Learning from cloud providers


Certainly, public cloud providers are investing heavily in their platforms, with a significant slice of their investment expected to be dedicated to edge computing, according to a recent TM Forum report. The hyperscalers see edge computing as an extension of their public cloud business that places computing closer to the point of consumption and enables new services such as IoT and AI. While CSP revenue continues to stagnate, notes the report, revenue from cloud infrastructure services is growing by 25% to 50% per year.

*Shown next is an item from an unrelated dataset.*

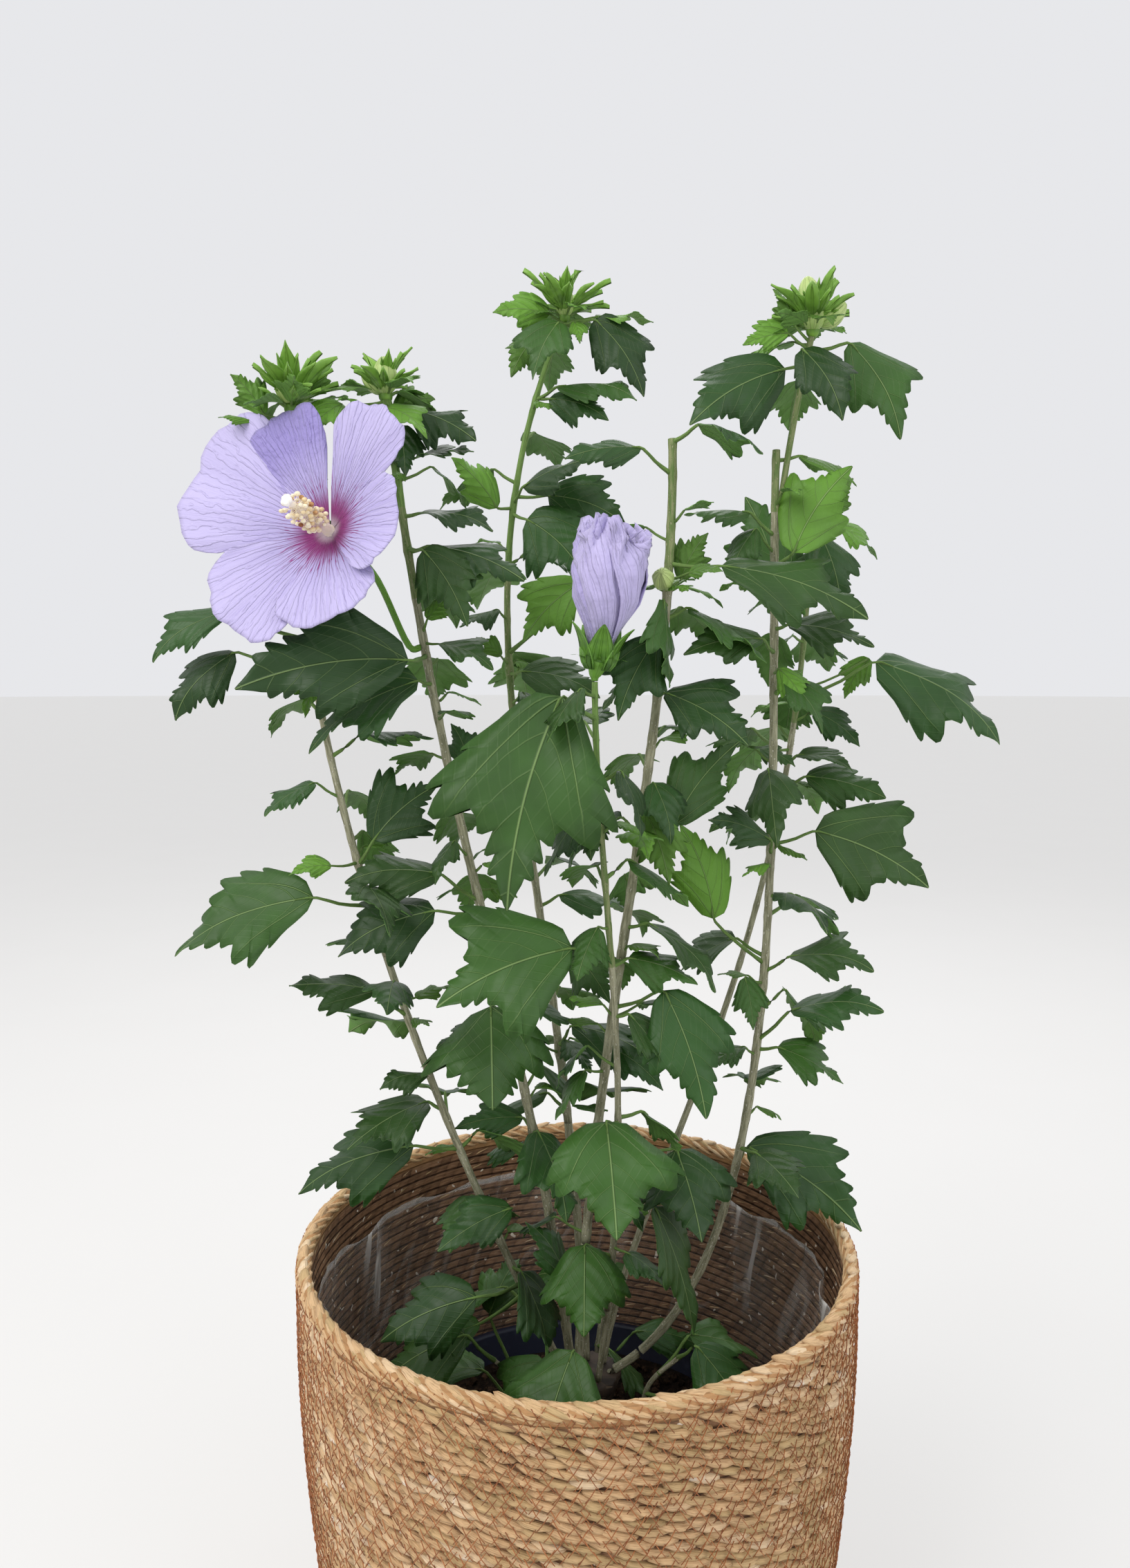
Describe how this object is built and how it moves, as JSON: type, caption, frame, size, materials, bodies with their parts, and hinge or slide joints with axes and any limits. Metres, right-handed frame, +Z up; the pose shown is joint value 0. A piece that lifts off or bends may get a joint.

Benitez believes this time could be different, provided CSPs are prepared.
“What we have on the table now is a different set of services. We need to deliver specialized types of services in the cloud, which are network focused and that use the network as the key value proposition to the customer.”

However, Javier says it will require CSPs to deploy new technologies such as virtualization and containers, which in turn will demand considerable transformation.
“We [in the industry] are not going to be successful unless we can be agile and can develop and offer services in similar ways to the public cloud.”

Verizon, which operates a mobile network, already perceives demand for edge services in the fields of IoT, healthcare, logistics, fleet management, as well as private multi-access edge computing [MEC].
“We have public 5G and private 5G and obviously significant investments in MEC. We also have a lot of investment in telematics,” said Beth Cohen, SDN Product Strategies, Verizon, speaking on the same panel as Benitez.

Can application developers please step forward?


One of the challenges CSPs face is the need for a new generation of developers to work on creating attractive and innovative network edge applications.
“The real gap right now is there are no network-aware applications, and that’s where the developers are not quite at the table yet,” said Cohen. “Most of them are aligned to hyperscalers and think about development tools and don’t tend to think about networks. And as you move these applications out to the edge…you really do need to think about the network. It’s not enough to run it in a hyperscaler data center.”

BT’s McRae also sees a disconnect between the telco and application development communities.
“We don’t know enough about what application builders are doing, and they don’t know enough about what we can give them on the network,” said McRae, speaking during the TelecomTV webinar Partnership scenarios for edge hosting for 5G.

Yet although application developers will play an important role in driving innovation within the nascent edge computing market, some CSPs believe telcos still hold a very strong card: They argue their understanding of networks far outstrips that of the hyperscalers and that this will be an advantage when navigating the many complexities of delivering network edge solutions.
“Yes, telcos need to learn about applications, but [distributed and edge] networks in my opinion is the harder part to solve,” said Cohen. “If telcos take advantage of this opportunity – and now is the time to take advantage of it – telcos can have the technology edge.”